Dash my Wig! Where on this wretched keyboard do I begin? Write, you fool! It’s just pushing black and white keys. Oh, very well. I don’t know why but I always feel it’s good to include a snippet of my inner monologue, for some odd reason. When I first considered taking up photography I thought ‘Surely it can’t be that difficult a hobby to take up?’ So I got about doing research about cameras and it soon transpired what I thought was a little pleasant garden pond that I could dip my hesitant toe in and then yank it out if didn’t take my fancy, suddenly morphed into a terrifying Charybdis that threatened to swallow me whole. Partly because the dizzying array of camera manufacturers, camera models, lens types, accessories and the massive price range between them all etc. It genuinely scared me. However, I really needed something to keep me sane and out of jail, being out of a job and all that jazz. Once I ordered my first camera on a whim it soon felt natural to have it, and I didn’t regret it.

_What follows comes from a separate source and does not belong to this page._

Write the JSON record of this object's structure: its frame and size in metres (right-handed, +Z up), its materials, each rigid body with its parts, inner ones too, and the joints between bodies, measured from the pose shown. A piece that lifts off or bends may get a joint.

I felt absolutely clueless (and self-conscious) walking around my city snapping away at random things and people which caught my eye. I was literally learning from scratch but after a while I found I didn’t care what people thought; I’d taken up photography to have fun. After three years, I’m still not that great at the whole technical side of photography. But who would want to be unless they were studying it or were a professional?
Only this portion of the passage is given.